I am now also a member of a local Mennonite congregation, having partly reconciled myself to the faith of my ancestors.  In the process, I have discovered that partial reconciliation is a place where I can live comfortably.

My children have grown up. My father passed away about a decade ago. My mother, just the other year.

I have seen three cats and one dog mature and die in my care and had another two cats that ran away and simply disappeared from sight. I have another dog and cat now who regularly chase each other around the house and yard.

As far as I can tell, none of the cats or dogs that I have known have ever shown an inclination for crime fighting.

But what about the Drinking?

I started blogging and tweeting as the Drunken Menno in 2013.  I’d been working on a novel for about a decade and was starting to imagine that I might finish it at some point (it’s done now, but not published). But as I wrote, I found I was editing out too many of the funny parts and so I wanted a place for the fun and amusing bits of my experiences as a Mennonite.

I thought the title The Drunken Menno sounded funny and imagined singing, “What can you do with a Drunken Menno…”

And I had recently discovered the existence of cocktail blogs — written by bloggers who were almost as earnest about their subject material as Mennonite bloggers were about theirs. I thought it would be fun to put the two genres together, but without the earnestness of either.

As a research administrator, I tell researchers that they need to articulate the value of their projects beyond filling a gap in the scholarship.
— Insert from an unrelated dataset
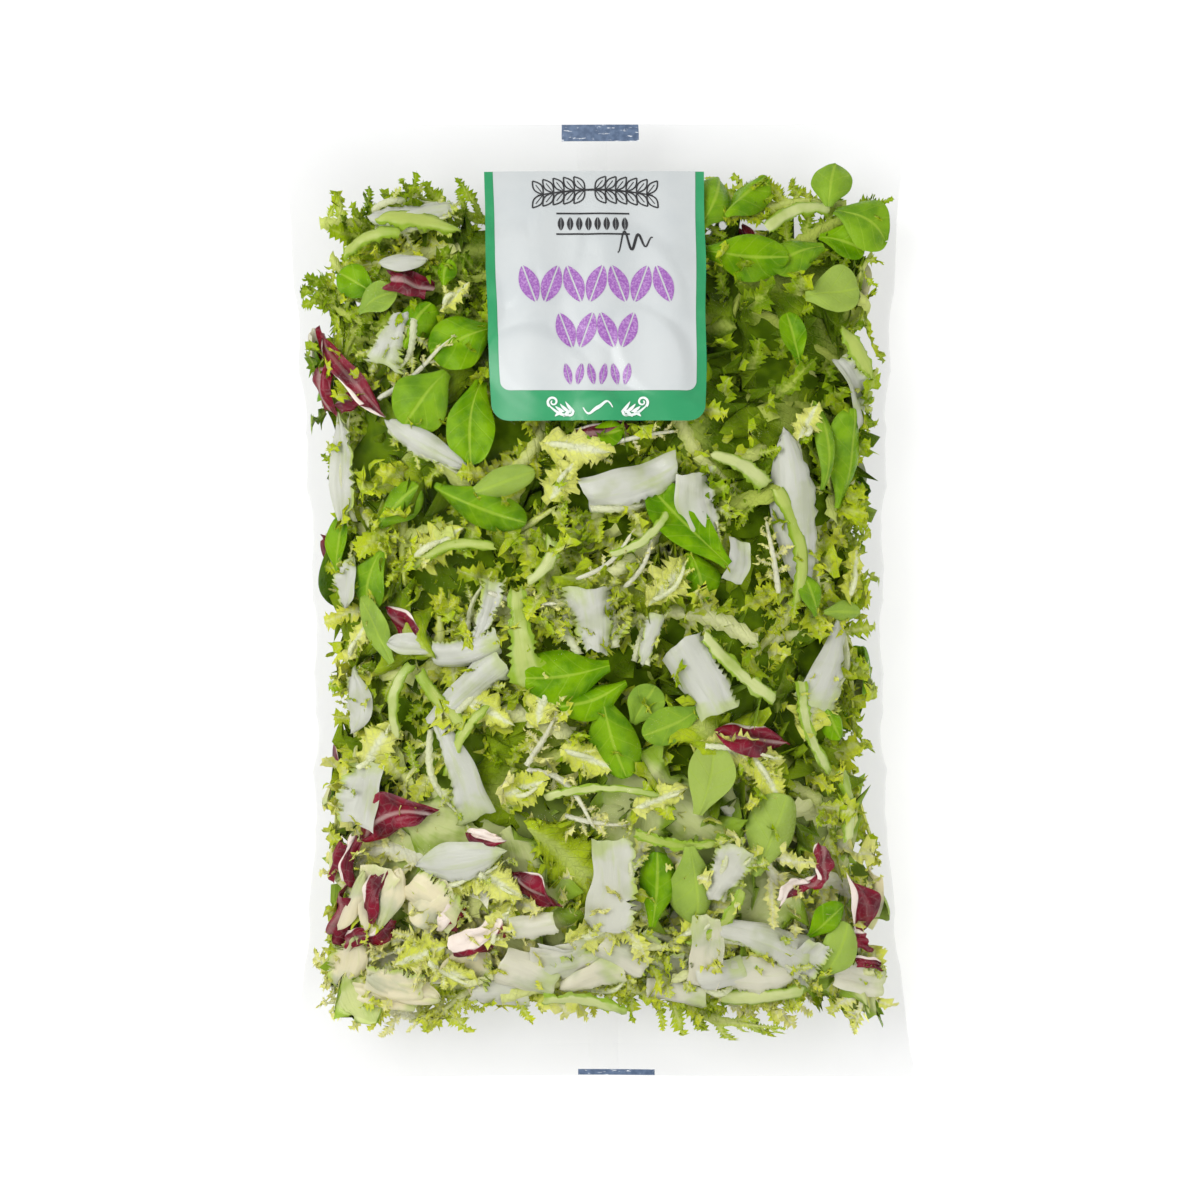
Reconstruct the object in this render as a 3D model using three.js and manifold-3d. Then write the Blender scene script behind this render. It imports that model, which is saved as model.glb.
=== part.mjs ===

To them, I could say “No one has ever done a Mennonite cocktail book either, but that does not make it worth doing,” and they might smile and think a little harder about their projects.

But the joke is on me, now.

I have no formal training in mixology. I started with only the liquor bottles in my cabinet, a set of standard kitchen tools, and an internet full of cocktail tips and recipes.  The recipes I came up with aren’t as fancy as the ones you’d find at a serious cocktail bar — but they’re not exactly “plain” either.

Because I’m not that kind of Mennonite.